Is that what you bloody call it? It’s—”

“No, wait, hear me out first! Because of what we three knew, we had no alternative. To have proceeded in the normal
way with this matter would have done nothing but terrible harm to Maaties’ memory, his wife and innocent kiddies, and to the SAP as a whole, especially in these times of serious unrest, hey? That’s why the Colonel decided our first duty was to make sure there was no scandal, to let the case go ‘unsolved’ for now, and then, once the fuss had died away, we could take our own action and see justice done privately.”

“What scandal?” demanded Kramer. “What kind of action?”

“The appropriate penalty for murder, Tromp! Make no mistake, the swine certainly isn’t going to get away with it. But before I tell you his name, you have to understand that, from now on, you are part and parcel of the Colonel’s plan, and none of us must do anything that could jeopardize it, okay? Maaties and Annika were killed by Lance Gillets.”

“Ach, no! That’s ridiculous!”

“It isn’t, you know, it’s the truth.”

“But Hans and me have already been through all that—which you’ve obviously not troubled to do! Or are you trying to tell me that little arsehole would know how to make a sophisticated delay longer than twelve hours with an alarm clock? Christ, he wouldn’t know where to even begin, man! On top of which, I’ve already proved he couldn’t have been anywhere near—”

“You didn’t notice a pair of frog flippers, down at the Fynn’s Creek?”

“Of course. But what have they to do with—”

“Then obviously you never took a closer look at them,” said Claasens, with the trace of a smile, “before we realized our oversight and spirited them away. Because, if you had, Lieutenant, you’d have noticed they were navy issue.

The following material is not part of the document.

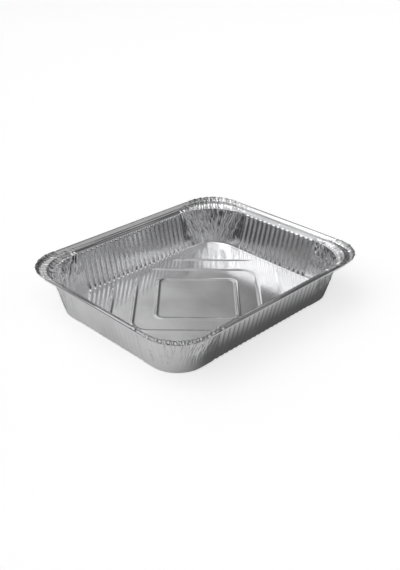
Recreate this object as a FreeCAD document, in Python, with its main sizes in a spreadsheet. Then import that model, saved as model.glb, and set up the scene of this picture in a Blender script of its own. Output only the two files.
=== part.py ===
"""Half-size foil tray, pressed from one sheet of aluminium.

The tray is the space between two forms: an outer form, whose surface is the sheet's outside,
and an inner form, whose surface is its inside. Each form is a body of its own, with the same
features set one sheet thickness apart: sloping walls with a rounded foot, upright flutes in the
middle of each side, a raised rib pattern on the floor, and a ledge with an upstand round the
mouth. The upstand is hemmed along its four straight runs and left raw in the corners, where the
sheet is gathered. Origin: centre of the underside. X runs along the tray, Y across it, Z up.
"""
import FreeCAD, Part
import math
import os
import Sketcher
from FreeCAD import Vector

doc = FreeCAD.newDocument("FoilTray")
sheet = doc.addObject("Spreadsheet::Sheet", "Sheet")

SIZES = [
    ("foil", 0.35),              # sheet thickness, as modelled
    ("base_length", 276.0),      # outline of the floor, outside
    ("base_width", 214.2),
    ("base_radius", 36.5),
    ("wall_slope", 13.45),       # lean of the walls, in degrees
    ("ledge_height", 51.0),      # upper face of the ledge
    ("ledge_end", 12.3),         # from the wall's top to the outside of the hem, at a short side
    ("ledge_side", 13.2),        # the same at a long side
    ("rim_radius", 44.5),        # corner of the raw upstand
    ("rim_height", 56.5),        # top of the hem
    ("corner_height", 57.3),     # top of the raw upstand
    ("foot_bevel", 2.4),         # leg of the outer bevel between floor and wall
    ("hem_gap", 0.35),           # space inside the folded hem
    ("hem_drop", 2.4),           # height of the hem's outer layer
    ("hem_long", 222.0),         # length of the hem on a long side
    ("hem_short", 164.0),
    ("hem_notch", 1.6),          # open notch between a hem's end and the raw corner
    ("flute_width", 6.8),
    ("flute_rise", 1.4),         # how far a flute stands in from the wall
    ("flute_flank", 2.3),        # width of each of its sloping sides
    ("flute_fade", 3.0),         # length over which its end runs out
    ("flute_pitch", 7.65),
    ("flute_foot", 3.6),         # ends of a flute, up the slope
    ("flute_head", 49.0),
    ("flutes_long", 22),
    ("flutes_short", 15),
    ("rib_width", 5.0),
    ("rib_rise", 0.9),
    ("rib_flank", 1.8),
    ("rib_inner", 69.0),         # floor centre to a corner of the inner diamond
    ("rib_step", 39.0),          # from one diamond to the next
    ("rib_inner_bend", 9.0),
    ("rib_outer_bend", 20.0),
    ("rib_margin", 12.0),        # floor edge to the end of a rib
    ("gathers", 6),              # gathers in each corner
    ("gather_width", 5.2),
    ("gather_rise", 1.2),
    ("gather_foot", 9.0),        # ends of a gather, up the slope
    ("gather_head", 50.5),
    ("gather_fade", 3.0),
    ("crease_width", 4.0),       # ridges across the ledge
    ("crease_rise", 0.6),
    ("crease_margin", 1.2),
    ("crease_length", 9.0),
    ("dent_width", 4.6),         # dents in the raw upstand
    ("dent_depth", 0.6),
    ("dent_margin", 1.2),
]
for row, (alias, number) in enumerate(SIZES, start=1):
    sheet.set(f"A{row}", alias)
    sheet.set(f"B{row}", str(number))
    sheet.setAlias(f"B{row}", alias)
doc.recompute()

# Derived sizes, written as expressions of the sheet's cells.
SLOPE = "(Sheet.wall_slope * 1deg)"
SKIN = f"(Sheet.foil / cos({SLOPE}))"
SPREAD = f"(Sheet.ledge_height * tan({SLOPE}))"
FOLD = "(Sheet.hem_gap / 2 + Sheet.foil)"
SPRING = f"(Sheet.rim_height - {FOLD})"
RIM_X = f"(Sheet.base_length / 2 + {SPREAD} + Sheet.ledge_end)"
RIM_Y = f"(Sheet.base_width / 2 + {SPREAD} + Sheet.ledge_side)"
UPSTAND_X = f"({RIM_X} - Sheet.foil - Sheet.hem_gap)"
UPSTAND_Y = f"({RIM_Y} - Sheet.foil - Sheet.hem_gap)"
UNDER = "(Sheet.ledge_height - Sheet.foil)"


def size(expression):
    """Number that an expression of the sheet's cells gives."""
    return float(sheet.evalExpression(expression.replace("Sheet.", "")))


def bind(sketch, name, constraint, expression):
    """Add one measured constraint to a sketch and tie it to the sheet."""
    index = sketch.addConstraint(constraint)
    sketch.renameConstraint(index, name)
    sketch.setExpression("Constraints." + name, expression)


def origin(body, role):
    """Plane or axis of a body's own origin."""
    return [feature for feature in body.Origin.OriginFeatures if feature.Role == role][0]


def new_sketch(body, name, plane, move=(None, None, None), turn=None):
    """Sketch on one of a body's origin planes, moved and turned within it by expressions."""
    sketch = body.newObject("Sketcher::SketchObject", name)
    sketch.AttachmentSupport = [(origin(body, plane + "_Plane"), "")]
    sketch.MapMode = "FlatFace"
    for axis, expression in zip("xyz", move):
        if expression is not None:
            sketch.setExpression(f"AttachmentOffset.Base.{axis}", expression)
    if turn is not None:
        sketch.setExpression("AttachmentOffset.Rotation.Angle", turn)
    return sketch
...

Gillets was at the Navy Gymn straight after leaving school, you see, to get his Defence Force training over and done with—he trained as a frogman.”

“Oh,
shit
 …” said Kramer.

“Exactly. He learned practically everything a man can learn about the use and detonation of explosives, including improvisation behind enemy lines—we’ve checked on that. And what is a limpet mine except a kind of time bomb, ja? Stick it to the side of a ship and—”

“Ja, ja, no need to rub it in!” said Kramer, sick to the stomach now, as he remembered a reference also having been made to Gillets’ naval background by his boss, the game warden. “But how can you be sure he actually did it? There’s a bloody big difference between having the know-how and—”

“Don’t worry, we—”

“But have you interviewed bloody Gillets—or even seen him since that night? Because I have, and my instincts—”

“Tromp,” said Claasens, switching off the kettle, “how often have you had to deal with rich-kid English-speakers of that kind? Coming, as you do, from the Free State?”

“Well, never, I suppose, but—”

“Then wait until you know them better before thinking you could have anything in common to base a feeling on, hey? Christ, they’re a race apart, man! You know what they call an Afrikaner bloke like you? The nice ones say ‘hairy-back’—Gillets would say ‘fucking rock spider.’ ”

“Even so,” cut in Kramer, “my impression was of—”

“Listen,” said Claasens, “I’m just going to have to tell you the whole thing, but you mustn’t repeat it to another soul, not ever. Do you promise? Only the Colonel, me, and Suzman were meant to ever know this.”

“Why not Terblanche as well?”

“Huh! Hans is such a bloody Christian these days you can’t trust him with
anything
, hey? Do you promise?”

“Fine, not another soul,” said Kramer.

“Well, the start of it all was just after midnight on what was actually last Tuesday morning,” said Claasens, pouring boiling
water into the two coffee mugs. “Sarel was out on patrol, three or four miles to the north of Fynn’s Creek, when there was this huge bloody bang and he saw the flash reflect off some low sea cloud. That’s how he knew straight off where to go, and he got to Fynn’s Creek, about twelve thirty.”